We have a design based on an MPC5200. We have two TI PCI1520 chips connected to its 33MHz PCI bus.
One PCI1520 connects to two PCMCIA slots we use for device expansion, and the other connects to two Compact FLASH sockets for storage.
We're running Linux, and it comes with all the appropriate drivers for this hardware.
The problem is that we can't seem to get the PCI1520 to perform the PIO Reads and Writes at any speed faster than 1MHz, which limits our raw transfer speed to a rather poor 2MB/sec. A raw "dd" from the CF to /dev/null peaks at 1.7MB/s, and file reads over Ethernet peak at 1.4MB/s The CF cards can sustain 6MB/s, and we'd like to get closer to that if we can.
The Compact Flash card is being run in 16-bit PIO mode. We have a minor suspicion that the PCI1520 might be able to run a bit faster in Memory Mode, but our drivers don't support that (and the only data sheet difference we can find is the 150ns vs 210ns read signal width). Where it is running slow doesn't seem to be due to the bus cycle active period though.

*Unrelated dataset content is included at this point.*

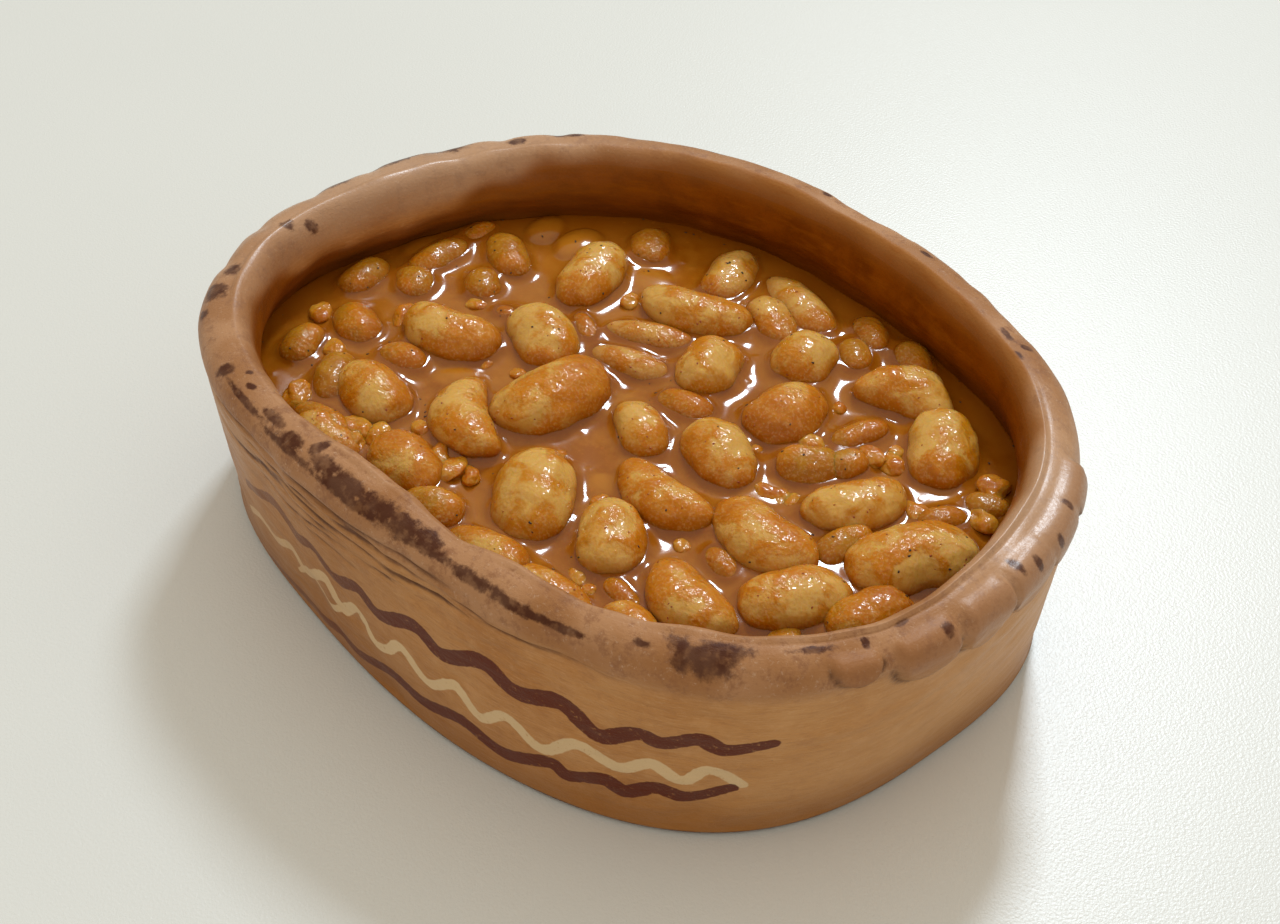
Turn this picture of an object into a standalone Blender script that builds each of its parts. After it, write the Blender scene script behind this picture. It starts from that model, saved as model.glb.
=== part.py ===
"""Baked beans in their oval clay dish.

Two solids: the hand-pressed dish, and the sauce with the beans that stand out of it.
Metres, +Z up. The origin is the middle of the flat base, and X is the long axis.
"""

import math
from collections import namedtuple

import bmesh
import bpy
from mathutils import Matrix, Vector

MM = 0.001
GAP = 0.3 * MM
SEGMENTS = 104
SHARP_EDGE = math.radians(50)

# The dish, over everything
HALF_LENGTH = 90 * MM
HALF_WIDTH = 71 * MM
HEIGHT = 55 * MM
LIP = 12 * MM
WALL = 8.5 * MM
FLOOR = 8 * MM
WALL_HEIGHTS = (30 * MM, 35 * MM, 39 * MM, 44 * MM)
LIP_STEPS = 5
FOOT_ROUND = 1.5 * MM

# The base is smaller than the lip, and sits a little off its middle
BASE_HALF_LENGTH = 84.5 * MM
BASE_HALF_WIDTH = 65.5 * MM
BASE_SHIFT = Vector((-1.2 * MM, -2.1 * MM))

# How square the ovals are: 2 is an ellipse, and more is squarer
SQUARENESS = 2.6

# What the hand left in each oval: waves round it, height as a share of the radius, first crest in degrees
LIP_WAVES = ((2, 0.020, 10), (3, 0.026, -26), (4, 0.018, 2))
BASE_WAVES = ((2, 0.030, 29), (3, 0.016, -30), (4, 0.045, 18), (5, 0.019, -30))

# Clay pressed down over both ends in thumb-wide flaps: direction in degrees, and where its lower edge hangs
FLAP_OUT = 1.6 * MM
FLAP_HALF_TURN = 6.5
FLAP_EDGE = 3 * MM
FLAPS = (
    (-22, 45 * MM),
    (-12, 42 * MM),
    (-2, 38 * MM),
    (9, 41 * MM),
    (153, 44 * MM),
    (165, 41 * MM),
    (177, 40 * MM),
    (189, 42 * MM),
    (200, 45 * MM),
)

# The hollow inside: how far in from the wall its floor and its round corner start, and how high
HOLLOW = ((16 * MM, 0), (5 * MM, 3 * MM), (0, 13 * MM))
UNDER_LIP = 42 * MM

# The contents
SAUCE_LEVEL = 35.7 * MM
BEAN_FLATNESS = 0.8
END_PLUMPNESS = 0.25
BEND_STEP = 2 * MM

# The beans that show, in whole millimetres: middle, length, width, turn in degrees anticlockwise,
# how far the top stands above the sauce, and the bend (positive: the hollow side faces left of the turn)
Bean = namedtuple("Bean", "x y length width turn rise bend", defaults=(0,))
BEANS = (
    Bean(-14, -10, 28, 18, 80, 10, 1),
    Bean(-45, -10, 24, 14, 15, 8, 1),
    Bean(-30, 3, 22, 14, -25, 8),
    Bean(-38, 26, 23, 14, 110, 8),
    Bean(-12, 32, 26, 13, 22, 8, 1),
    Bean(3, 20, 18, 14, 110, 8),
    Bean(16, 36, 16, 14, 100, 8),
    Bean(24, 20, 20, 16, 100, 8),
    Bean(39, 41, 22, 14, 15, 8, -2),
    Bean(54, 33, 23, 15, -55, 8),
    Bean(52, 8, 22, 13, 62, 8, 1),
    Bean(67, 5, 22, 14, 60, 7),
    Bean(23, 1, 20, 14, -20, 8),
    Bean(6, -4, 17, 11, -30, 6),
    Bean(23, -16, 24, 12, -3, 7, 1),
    Bean(45, -11, 24, 14, -5, 8, 1),
    Bean(5, -33, 24, 17, -50, 9),
    Bean(24, -31, 19, 14, -50, 8),
    Bean(46, -33, 22, 13, -10, 8, 1),
    Bean(59, -19, 22, 15, 60, 8),
    Bean(-22, -26, 26, 13, -35, 8, 2),
    Bean(-42, -34, 21, 14, -15, 8),
    Bean(-20, -44, 19, 13, -10, 7),
    Bean(-16, 48, 20, 13, 114, 5),
    Bean(3, 50, 24, 11, -18, 5),
    Bean(2, 42, 17, 10, -28, 5),
    Bean(-14, 20, 20, 9, 28, 4),
    Bean(-11, 10, 20, 9, 15, 4),
    Bean(-58, 19, 18, 10, -28, 5),
    Bean(9, -50, 20, 11, 5, 6),
    Bean(-55, 33, 16, 12, 100, 3),
    Bean(-69, 8, 18, 10, 90, 4),
    Bean(-66, -2, 13, 11, -40, 4),
    Bean(-54, 8, 12, 9, -40, 4),
    Bean(-63, -21, 14, 11, -20, 5),
    Bean(-52, -36, 16, 9, -52, 5),
    Bean(38, 11, 14, 11, 40, 6),
    Bean(57, -2, 14, 8, 80, 5),
    Bean(68, -12, 14, 9, 60, 5),
    Bean(7, 8, 14, 9, 10, 4),
    Bean(33, 52, 14, 9, -35, 4),
    Bean(-38, -50, 18, 11, 0, 6),
    Bean(26, -50, 20, 12, 8, 6),
    Bean(-37, 44, 14, 11, -50, 5),
    Bean(39, 25, 15, 9, 70, 5),
    Bean(-75, -9, 14, 9, 95, 5),
    Bean(-47, -22, 13, 9, 10, 5),
    Bean(-7, -49, 14, 10, 20, 6),
    Bean(45, -46, 18, 12, -15, 6),
    Bean(-66, -34, 13, 9, -60, 5),
)

# Bean meshes: sides round the length, and rings along it
BEAN_SIDES = 9
BEAN_RINGS = 7


def clear_scene():
    for thing in list(bpy.data.objects):
        bpy.data.objects.remove(thing, do_unlink=True)


def new_collection(name):
    collection = bpy.data.collections.new(name)
    bpy.context.scene.collection.children.link(collection)
    return collection


def new_material(name, colour, roughness, metallic=0.0):
    material = bpy.data.materials.new(name)
    material.use_nodes = True
    shader = material.node_tree.nodes["Principled BSDF"]
    shader.inputs["Base Color"].default_value = (*colour, 1.0)
    shader.inputs["Roughness"].default_value = roughness
    shader.inputs["Metallic"].default_value = metallic
    return material


def new_object(name, bm, collection):
    bmesh.ops.recalc_face_normals(bm, faces=bm.faces)
    mesh = bpy.data.meshes.new(name)
    bm.to_mesh(mesh)
    bm.free()
    mesh.shade_smooth()
    mesh.set_sharp_from_angle(angle=SHARP_EDGE)
    thing = bpy.data.objects.new(name, mesh)
    collection.objects.link(thing)
    return thing


def waves(angle, hand_marks):
    """How a hand-pressed oval swells and dips round its outline, 1 on average."""
    return 1 + sum(
        height * math.cos(count * (angle - math.radians(crest)))
        for count, height, crest in hand_marks
    )


def oval(angle, half_length, half_width, hand_marks):
    """Radius of a squarish, uneven oval in one direction."""
    along = abs(math.cos(angle) / half_length) ** SQUARENESS
    across = abs(math.sin(angle) / half_width) ** SQUARENESS
    return (along + across) ** (-1 / SQUARENESS) * waves(angle, hand_marks)


def smooth(share):
    share = min(max(share, 0.0), 1.0)
    return share * share * (3 - 2 * share)


def flap_push(angle, z):
    """How far the pressed flaps stand out of the wall at a direction and height."""
    push = 0.0
    for middle, lower_edge in FLAPS:
        off = (math.degrees(angle) - middle + 180) % 360 - 180
        across = max(1 - (off / FLAP_HALF_TURN) ** 2, 0.0)
        hang = smooth((z - lower_edge) / FLAP_EDGE + 1)
        push = max(push, FLAP_OUT * math.sqrt(across) * hang)
    return push


def outside(angle, z):
    """A point of the dish's outer face, from the base outline at 0 to the lip's at its widest height."""
    share = min(z / (HEIGHT - LIP / 2), 1.0)
    base = oval(angle, BASE_HALF_LENGTH, BASE_HALF_WIDTH, BASE_WAVES)
    lip = oval(angle, HALF_LENGTH, HALF_WIDTH, LIP_WAVES)
    direction = Vector((math.cos(angle), math.sin(angle)))
    return direction * (base + (lip - base) * share) + BASE_SHIFT * (1 - share)


def ring_points(inset, z, with_flaps=False):
    """One ring of the dish: the outer face at height z, drawn in by the inset."""
    points = []
    for step in range(SEGMENTS):
        angle = 2 * math.pi * step / SEGMENTS
        direction = Vector((math.cos(angle), math.sin(angle)))
        reach = flap_push(angle, z) - inset if with_flaps else -inset
        flat = outside(angle, z) + direction * reach
        points.append(Vector((flat.x, flat.y, z)))
    return points


def loft(rings):
    """A closed body through the rings, in order, capped at the first and the last."""
    bm = bmesh.new()
    loops = [[bm.verts.new(point) for point in points] for points in rings]
    for below, above in zip(loops, loops[1:]):
        for i in range(SEGMENTS):
            bm.faces.new((below[i - 1], below[i], above[i], above[i - 1]))
    for end in (loops[0], loops[-1]):
        bm.faces.new(end)
    return bm


def inner_inset(z):
    """How far the inner face lies from the outer: the wall, thickening to the lip's overhang."""
    lip_middle = HEIGHT - LIP / 2
    return WALL + (LIP - WALL) * smooth((z - SAUCE_LEVEL) / (lip_middle - SAUCE_LEVEL))


def inner_rings(top, gap=0.0):
    """The hollow's rings from the floor up to a height, a gap away from the clay."""
    rings = [ring_points(WALL + inset + gap, FLOOR + rise + gap) for inset, rise in HOLLOW]
    heights = [z for z in (SAUCE_LEVEL, UNDER_LIP, HEIGHT - LIP / 2) if z <= top]
    rings += [ring_points(inner_inset(z) + gap, z) for z in heights]
    return rings


def make_dish(collection):
    """Flat base, leaning wall, rounded lip with its end flaps, and the hollow inside."""
    rings = [
        ring_points(FOOT_ROUND, 0),
        ring_points(0, FOOT_ROUND),
    ]
    for z in WALL_HEIGHTS:
        rings.append(ring_points(0, z, with_flaps=True))
    for step in range(LIP_STEPS + 1):
        turn = math.pi * step / LIP_STEPS
        inset = LIP / 2 * (1 - math.cos(turn))
        height = HEIGHT - LIP / 2 + LIP / 2 * math.sin(turn)
        rings.append(ring_points(inset, height, with_flaps=turn < math.pi / 2))
    rings += reversed(inner_rings(UNDER_LIP))
    dish = new_object("clay_pot", loft(rings), collection)
    dish.data.materials.append(new_material("clay", (0.36, 0.19, 0.12), 0.45))
    return dish


def make_bean(bean, collection):
    """A plump bean on its side, bent along its length, with its middle at a depth that gives its rise."""
    length, width = bean.length * MM, bean.width * MM
    thickness = width * BEAN_FLATNESS
    bm = bmesh.new()
    bmesh.ops.create_uvsphere(
        bm,
        u_segments=BEAN_SIDES,
        v_segments=BEAN_RINGS,
        radius=1,
        matrix=Matrix.Rotation(math.radians(90), 4, "Y"),
    )
    for vert in bm.verts:
        along, across, up = vert.co
        plumpness = 1 + END_PLUMPNESS * along * along
        vert.co = Vector(
            (
                along * length / 2,
                across * plumpness * width / 2 + bean.bend * BEND_STEP * (along * along - 0.4),
                up * plumpness * thickness / 2,
            )
        )
    place = Matrix.Translation(
        (bean.x * MM, bean.y * MM, SAUCE_LEVEL + bean.rise * MM - thickness / 2)
    )
    bm.transform(place @ Matrix.Rotation(math.radians(bean.turn), 4, "Z"))
    thing = new_object("bean", bm, collection)
    thing.hide_render = True
    thing.display_type = "WIRE"
    return thing


def boolean(thing, operation, name, operand=None, operands=None):
    modifier = thing.modifiers.new(name, "BOOLEAN")
    modifier.operation = operation
    modifier.solver = "EXACT"
    if operands:
        modifier.operand_type = "COLLECTION"
        modifier.collection = operands
        modifier.use_self = True
    else:
        modifier.object = operand


def make_contents(collection, shapes, cutters):
    """Sauce to its level with the beans joined to it, all kept a gap inside the clay."""
    sauce_rings = inner_rings(SAUCE_LEVEL, GAP)
    contents = new_object("baked_beans", loft(sauce_rings), collection)
    for bean in BEANS:
        make_bean(bean, shapes)
    boolean(contents, "UNION", "beans", operands=shapes)
    hollow_rings = inner_rings(HEIGHT, GAP)
    below = [point - Vector((0, 0, MM)) for point in hollow_rings[0]]
    hollow = new_object("hollow", loft([below] + hollow_rings), cutters)
    hollow.hide_render = True
    hollow.display_type = "WIRE"
    boolean(contents, "INTERSECT", "hollow", operand=hollow)
    contents.data.materials.append(new_material("beans_in_sauce", (0.42, 0.18, 0.05), 0.3))
    return contents


def main():
    clear_scene()
    parts = new_collection("baked_beans_in_pot")
    shapes = new_collection("bean_shapes")
    cutters = new_collection("cutters")
    make_dish(parts)
    make_contents(parts, shapes, cutters)


main()
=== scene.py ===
"""The look of baked beans in their oval clay pot: burnished clay, beans, sauce, floor, light and camera.

Shapes are worked out in millimetres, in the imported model's frame, and scaled to metres when a mesh is made.
"""

import math
from collections import namedtuple

import bmesh
import bpy
import numpy as np
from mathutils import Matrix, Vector


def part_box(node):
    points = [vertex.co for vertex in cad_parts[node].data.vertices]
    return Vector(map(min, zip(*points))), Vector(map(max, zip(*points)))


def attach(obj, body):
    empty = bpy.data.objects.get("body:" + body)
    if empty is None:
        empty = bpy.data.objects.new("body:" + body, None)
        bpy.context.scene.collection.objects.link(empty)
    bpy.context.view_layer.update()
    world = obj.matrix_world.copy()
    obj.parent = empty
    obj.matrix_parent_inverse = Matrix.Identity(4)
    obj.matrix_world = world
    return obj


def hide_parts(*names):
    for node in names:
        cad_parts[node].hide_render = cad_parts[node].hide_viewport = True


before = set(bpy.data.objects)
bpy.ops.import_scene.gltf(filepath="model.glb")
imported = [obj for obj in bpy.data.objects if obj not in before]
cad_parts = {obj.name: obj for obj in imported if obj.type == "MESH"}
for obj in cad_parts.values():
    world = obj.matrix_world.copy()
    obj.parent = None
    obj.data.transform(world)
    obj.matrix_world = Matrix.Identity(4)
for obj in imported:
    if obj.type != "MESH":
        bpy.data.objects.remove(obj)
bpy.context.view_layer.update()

MM = 0.001
BODY = "root"
SEED = 20

# ---------------- sizes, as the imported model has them

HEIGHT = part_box("clay_pot")[1][2] / MM
HALF_LENGTH = 90
HALF_WIDTH = 71
LIP = 12
LIP_CREST = 7.6
LIP_RISE = 6.6
LIP_MIDDLE = HEIGHT - LIP_RISE - 0.4
INNER_SHOULDER = LIP_MIDDLE - 3.0
WALL = 8.5
FLOOR = 8
FOOT_ROUND = 1.5
BASE_HALF_LENGTH = 84.5
BASE_HALF_WIDTH = 65.5
BASE_SHIFT = (-1.2, -2.1)
SQUARENESS = 2.6
LIP_WAVES = ((2, 0.020, 10), (3, 0.026, -26), (4, 0.018, 2))
BASE_WAVES = ((2, 0.030, 29), (3, 0.016, -30), (4, 0.045, 18), (5, 0.019, -30))
SAUCE_LEVEL = 35.7
SAUCE_DEPTH = 12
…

We have the PCI1520 programmed to the fastest IO speeds we can find. An Oscilloscope shows IORDY going low for about 220us and then remaining high for 800us. That proves the CF card isn't slowing things down by inserting any wait states. I would have expected that the IO cycles should be able to be closer together than this.
Meanwhile, on the PCI side of the bus, the PCI1520 is obeying the rules and "giving up" after 16 PCI bus cycles, forcing the PCI master to retry. This is called a "Delayed Transaction". The following trace shows the CF/PCMCIA "IORDY" in Yellow and the PCI "DEVSEL" signal in Blue. At the top of the picture can be seen the 256-word bursts as the CD disk sectors are being read, and the gaps between them.
It looks like the state machine in the PCI1520 is taking a while to start the PIO cycle, and can't get the data read in less than the 16 clocks (500us) at which point it is required to force a "Delayed Transaction". This then wastes another 200-400us or so while the PCI bus retries and then runs the next cycle.
If there was an option to change the PCI standard
Does anyone know if there's anything simple we can do to get the performance up? I realize that for the best performance we should be using the chip as a CardBus Bridge (capable of 66MB/s or whatever) but our hardware was finalised over 4 years ago and we have units in the field.
Thanks,